Little effort has been put into optimizing this so I expect there are some easy performance wins.
- HUGE TLB flag to mmap area: Optional (command line arg in the sample programs)
- Need wakeup flag (implies Linux >= 5.4)
- Aligned chunk mode
- ZEROCOPY flag: Optional (command line arg in the sample programs)
- Aligned chunk mode
- Unaligned chunk mode
- Shared Umem (new in Linux 5.10)
- Busy poll (coming in Linux 5.11)
- Non-zero headroom
- Currently this module is not 'safe' because Bufs can outlive the memory pool they are associated with. I believe fixing this will require adding an Arc to each Buf. I have not had the time yet to determine the performance impact of this and would appreciate any other ideas.

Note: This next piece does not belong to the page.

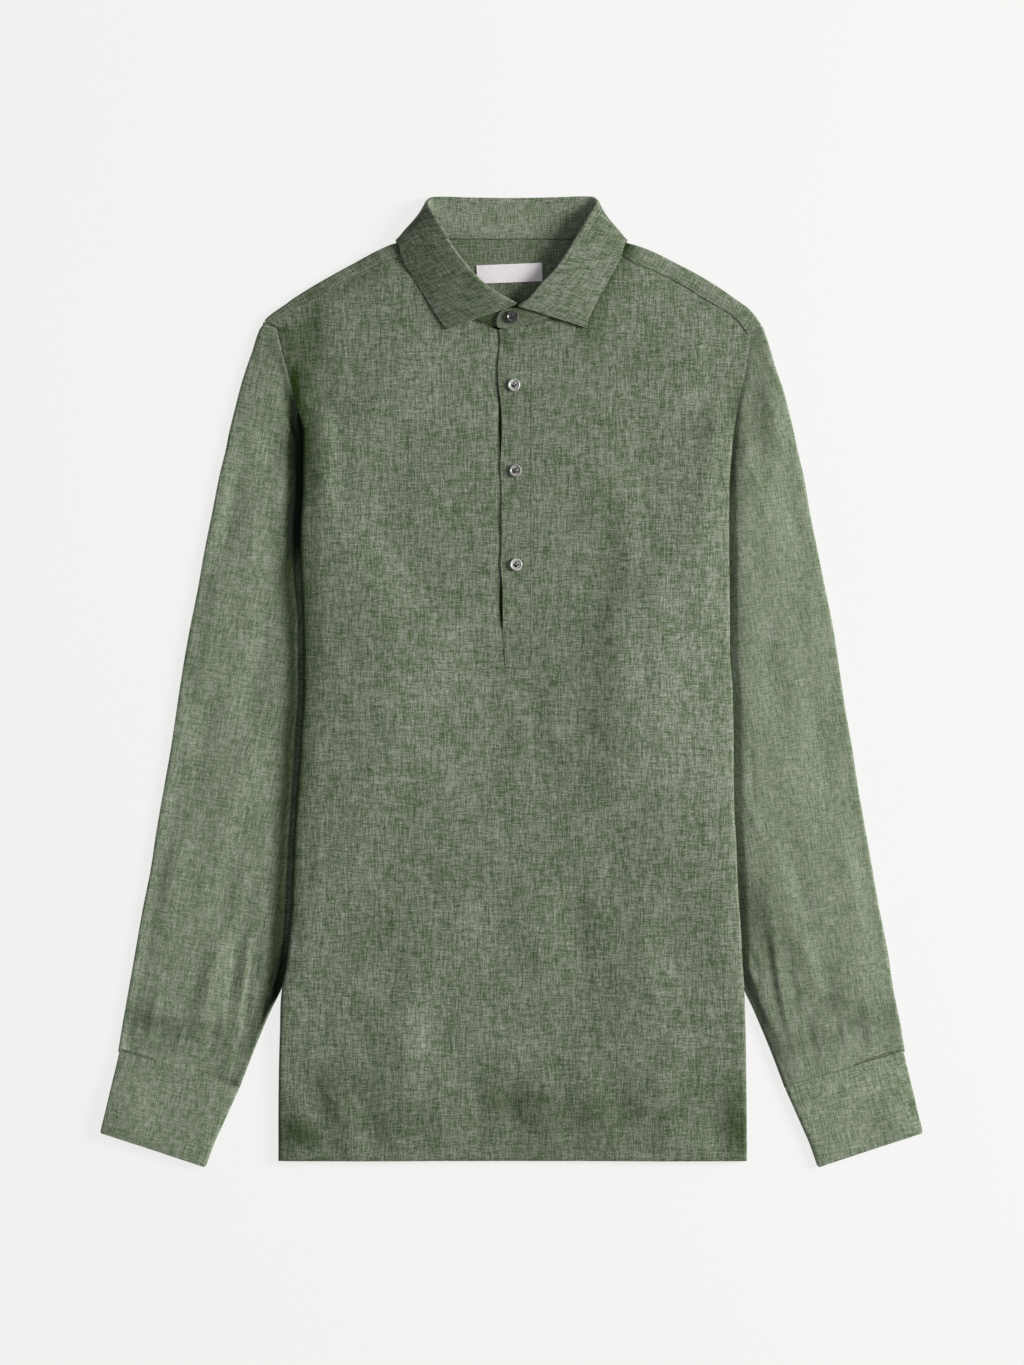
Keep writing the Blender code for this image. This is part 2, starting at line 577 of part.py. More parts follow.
# ---------------------------------------------------------------- collar
def collar_sections():
    rows = COLLAR_M[::-1] + COLLAR_P
    out = []
    for k, c in enumerate(rows):
        before, after = rows[max(k - 1, 0)], rows[min(k + 1, len(rows) - 1)]
        seam, roll, leaf, edge = Vector(c.seam), Vector(c.roll), Vector(c.leaf), Vector(c.edge)
        run = (Vector(before.seam) + Vector(before.roll)) - (Vector(after.seam) + Vector(after.roll))
        rise = roll - seam
        outward = run.cross(rise).normalized()
        up = rise.normalized()
        out.append((seam, roll, leaf, edge, up, outward, c.room))
    for _ in range(EASE):
        eased = []
        for k, row in enumerate(out):
            near = out[max(k - 1, 0)][5] + row[5] * 2.0 + out[min(k + 1, len(out) - 1)][5]
            near = near - row[4] * near.dot(row[4])
            eased.append(row[:5] + (near.normalized(), row[6]))
        out = eased
    return out


def make_stand():
    grid = []
    for seam, roll, _, _, up, _, _ in collar_sections():
        top = roll - up * STAND_SHORT
        grid.append([tuple(seam), tuple((seam + top) / 2.0), tuple(top)])
    ends = []
    for group in (STAND_UNDER, STAND_OVER):
        rows = []
        for e in group:
            s, t = Vector(e.seam), Vector(e.top)
            rows.append([tuple(s), tuple((s + t) / 2.0), tuple(t)])
        ends.append(rows)
    grid = ends[0][::-1] + grid + ends[1]
    cloth("collar_stand", grid, FUSED, LINEN)


def make_leaf():
    grid = []
    for seam, roll, leaf, edge, up, outward, room in collar_sections():
        inner = roll - up * (room / 2.0)
        start = roll - up * (STAND_SHORT - 0.8 - min((room - 2.1) * 1.3, LEAF_GAP))
        outer = inner + outward * room
        centre = (inner + outer) / 2.0
        row = [tuple(start), tuple(inner)]
        for n in (1, 2):
            a = pi * n / 3.0
            row.append(tuple(centre - outward * (room / 2.0) * cos(a) + up * (room / 2.0) * sin(a)))
        row.append(tuple(outer))
        for t in (0.34, 0.67, 1.0):
            p = outer * (1 - t) ** 2 + leaf * (2 * t * (1 - t)) + edge * t * t
            row.append(tuple(p))
        grid.append(row)
    cloth("collar_leaf", grid, FUSED, LINEN)


# ---------------------------------------------------------------- placket, label, buttons
def band(name, x0, x1, tops, foot, above, wall):
    ys = [tops[1]] + [y for y in (255.0, 225.0, 200.8, 170.0, 140.0, 110.0, 80.0, 50.0, 30.0)] + [foot]
    grid = []
    for k, y in enumerate(ys):
        row = []
        for f, top in zip((0.0, 0.5, 1.0), tops):
            x = mix(x0, x1, f)
            yy = top if k == 0 else y
            row.append((x, yy, front_z(x, yy) + above))
        grid.append(row)
    cloth(name, grid, wall, LINEN)


def make_label():
    cx, cy, wide, high, turn = LABEL
    grid = []
    for v in (-0.5, 0.0, 0.5):
        row = []
        for u in (-0.5, -0.17, 0.17, 0.5):
            x = cx + u * wide * cos(turn) - v * high * sin(turn)
            y = cy + u * wide * sin(turn) + v * high * cos(turn)
            row.append((x, y, back_z(x, y) + HALF + 0.4 + 0.5))
        grid.append(row)
    cloth("label", grid, 1.0, TAPE)


def make_button(name, x, y, base, up=1.0):
    """A disc with a rim, a sunk middle and four holes, its face up or down."""
    r, t = BUTTON_D / 2.0, BUTTON_T
    bm = bmesh.new()
    bmesh.ops.create_cone(bm, cap_ends=True, segments=16, radius1=r * 0.88 * MM, radius2=r * MM,
                          depth=t * 0.4 * MM)
    top = max(bm.faces, key=lambda f: f.calc_center_median().z)

    def ring(scale, rise):
        out = bmesh.ops.extrude_face_region(bm, geom=[top_face[0]])
        verts = [g for g in out["geom"] if isinstance(g, bmesh.types.BMVert)]
        faces = [g for g in out["geom"] if isinstance(g, bmesh.types.BMFace)]
        for v in verts:
            v.co.x *= scale
            v.co.y *= scale
            v.co.z += rise * MM
        bmesh.ops.delete(bm, geom=[top_face[0]], context="FACES_ONLY")
        top_face[0] = faces[0]

    top_face = [top]
    ring(1.0, t * 0.35)
    ring(0.88, t * 0.25)
    ring(0.78, 0.0)
    ring(0.86, -0.5)
    bmesh.ops.translate(bm, verts=bm.verts, vec=(0.0, 0.0, t * 0.2 * MM))
    if up < 0:
        for v in bm.verts:
            v.co.y, v.co.z = -v.co.y, -v.co.z
    bmesh.ops.recalc_face_normals(bm, faces=bm.faces)
    mesh = bpy.data.meshes.new(name)
    bm.to_mesh(mesh)
    bm.free()
    obj = place(name, mesh, SHELL, 0.35)
    for i, (hx, hy) in enumerate(((1, 1), (-1, 1), (-1, -1), (1, -1))):
        bpy.ops.mesh.primitive_cylinder_add(vertices=8, radius=HOLE_D / 2.0 * MM, depth=12.0 * MM)
        drill = bpy.context.object
        drill.name = "cut_%s_%d" % (name, i)
        for c in list(drill.users_collection):
            c.objects.unlink(drill)
        cutters.objects.link(drill)
        drill.hide_render = True
        drill.display_type = "WIRE"
        drill.location = (hx * HOLE_PITCH / 2.0 * MM, hy * HOLE_PITCH / 2.0 * MM, 0.0)
        drill.parent = obj
        cut = obj.modifiers.new("hole", "BOOLEAN")
        cut.operation = "DIFFERENCE"
        cut.object = drill
    obj.location = (x * MM, y * MM, (base if up > 0 else base + t) * MM)
    return obj


# ---------------------------------------------------------------- the shirt
for old in list(bpy.data.objects):
    bpy.data.objects.remove(old, do_unlink=True)
parts = bpy.data.collections.new("linen_shirt")
cutters = bpy.data.collections.new("cutters")
bpy.context.scene.collection.children.link(parts)
bpy.context.scene.collection.children.link(cutters)

make_front()
make_back()
make_yoke()
make_sleeve("sleeve_right", SLEEVE_M, -1)
make_sleeve("sleeve_left", SLEEVE_P, +1)
make_cuff("cuff_right", CUFF_M, -1)
make_cuff("cuff_left", CUFF_P, +1)
make_stand()
make_leaf()
band("placket_over", -8.8, 17.2, (280.4, 281.2, 284.6), 10.4, PITCH, CLOTH)
band("placket_under", -11.2, 15.0, (279.6, 280.6, 283.4), 14.0, -PITCH, CLOTH)
make_label()

stand_top = 9.5
for k, (bx, by) in enumerate(FRONT_BUTTONS):
    base = stand_top if k == 0 else front_z(bx, by) + PITCH + HALF + 0.35
    make_button("button_%d" % (k + 1), bx, by, base)
make_button("cuff_button_right", -CUFF_BUTTON[0], CUFF_BUTTON[1], 0.0, up=-1.0)
make_button("cuff_button_left", CUFF_BUTTON[0], CUFF_BUTTON[1], 0.0, up=-1.0)
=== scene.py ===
"""Linen pullover shirt, laid flat on its back with its front up.

The cloth pieces follow the frame's solids as thin shells on a finer grid, with the creases of
the laid shirt placed one by one. Sizes here are in millimetres unless a line says otherwise.
"""
from collections import namedtuple
from math import cos, sin, pi, hypot, atan2, radians

import bpy
import bmesh
import numpy as np
from mathutils import Vector, Matrix


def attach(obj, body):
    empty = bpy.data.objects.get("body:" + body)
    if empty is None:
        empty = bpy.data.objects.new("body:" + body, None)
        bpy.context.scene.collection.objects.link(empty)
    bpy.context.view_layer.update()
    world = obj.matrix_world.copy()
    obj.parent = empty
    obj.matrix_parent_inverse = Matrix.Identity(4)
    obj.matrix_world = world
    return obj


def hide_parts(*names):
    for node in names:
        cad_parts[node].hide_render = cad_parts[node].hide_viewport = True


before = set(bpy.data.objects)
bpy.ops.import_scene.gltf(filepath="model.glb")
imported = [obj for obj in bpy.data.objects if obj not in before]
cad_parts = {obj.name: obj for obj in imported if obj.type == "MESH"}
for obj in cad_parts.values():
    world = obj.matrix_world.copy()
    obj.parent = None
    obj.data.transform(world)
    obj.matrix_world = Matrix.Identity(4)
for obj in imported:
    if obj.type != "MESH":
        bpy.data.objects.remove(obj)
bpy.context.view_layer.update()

MM = 0.001

# ---------------------------------------------------------------- the frame's sizes (mm)
CLOTH = 0.62           # wall of the linen
FUSED = 1.0            # wall of the doubled pieces
HALF = 0.55            # half the solid's wall, which sets the height of the layers
PITCH = 1.5
SEAM = 0.3
FOLD = 3.0
UNDER_LIFT = 3.2
STRIP_LIFT = 3.0
LIFT_RUN = 36.0
SIDE_LOFT = 2.1
MID_LOFT = 3.4
YOKE_LOFT = 3.8
LEAF_LIFT = 3.0
PLACKET = (-9.2, 16.4)
PLACKET_FOOT = 20.8
STEP = 2.7             # grid of the panels
TOP_Y = 200.8
UNDERARM_Y = 48.0
EXIT_Y = -249.6
HEM_Y = -383.6
YOKE_Y = 264.8

# The body's turned-under edges.
Side = namedtuple("Side", "y minus plus")
SIDE = [
    Side(200.8, -166.4, 178.0), Side(184.8, -166.8, 176.4), Side(168.8, -166.8, 175.2),
    Side(152.8, -166.9, 174.4), Side(120.8, -168.8, 174.2), Side(88.8, -168.9, 174.4),
    Side(56.8, -167.2, 174.8), Side(24.8, -166.8, 174.8), Side(-7.2, -166.6, 176.9),
    Side(-39.2, -168.6, 177.7), Side(-71.2, -170.2, 177.9), Side(-103.2, -172.7, 178.4),
    Side(-135.2, -174.6, 180.2), Side(-167.2, -175.8, 181.2), Side(-199.2, -177.4, 183.6),
    Side(-223.2, -179.6, 184.8), Side(-249.6, -184.2, 186.4), Side(-279.2, -185.4, 187.4),
    Side(-327.2, -186.6, 188.2), Side(-383.6, -186.8, 188.6),
]
# How wide a strip is turned under.
Tuck = namedtuple("Tuck", "y wide")
TUCK = [Tuck(200.8, 7.0), Tuck(144.8, 14.0), Tuck(96.8, 34.0), Tuck(68.0, 62.0), Tuck(48.0, 89.6),
        Tuck(20.8, 89.6), Tuck(-383.6, 89.6)]

ARM_M = [(-166.4, 200.8), (-169.4, 212.0), (-173.6, 228.0), (-177.6, 244.0), (-181.2, 258.6),
         (-184.0, 270.0), (-186.0, 278.0), (-186.2, 283.0)]
ARM_P = [(178.0, 200.8), (180.0, 214.0), (183.4, 230.6), (187.0, 246.0), (189.0, 258.0),
         (190.4, 268.0), (190.8, 277.6)]

# The forward shoulder seams and the neckline of the front.
SEAM_M = [(-186.2, 283.0), (-181.6, 293.6), (-168.0, 301.9), (-147.0, 312.8), (-126.8, 324.0),
          (-106.0, 333.6), (-90.0, 340.0), (-74.0, 345.0)]
SEAM_P = [(190.8, 277.6), (178.4, 292.8), (157.2, 305.6), (136.4, 318.4), (115.6, 328.8),
          (100.4, 334.4), (86.8, 342.4), (74.0, 344.6)]
NECK_M = [(-74.0, 345.0), (-63.0, 309.0), (-36.0, 290.0), (PLACKET[0], 281.2)]
NECK_P = [(74.0, 344.6), (63.0, 309.0), (39.0, 291.5), (PLACKET[1], 285.0)]
NECK_BACK_Y = 353.4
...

- All interactions with the Tx, Rx, fill and completion queues are done with C functions that wrap the inline functions in libbpf. I believe this means that these hot functions cannot be inlined in Rust. In the medium term we should build pure Rust functions so they can be inlined.
- A more idiomatic Rust interface could be built by talking directly to the kernel vs. wrapping libbpf functions.
- Investigate if it makes sense to have a non-busy loop interface. This could be useful for tcpdump like applications where it is not ideal to dedicate a core/thread.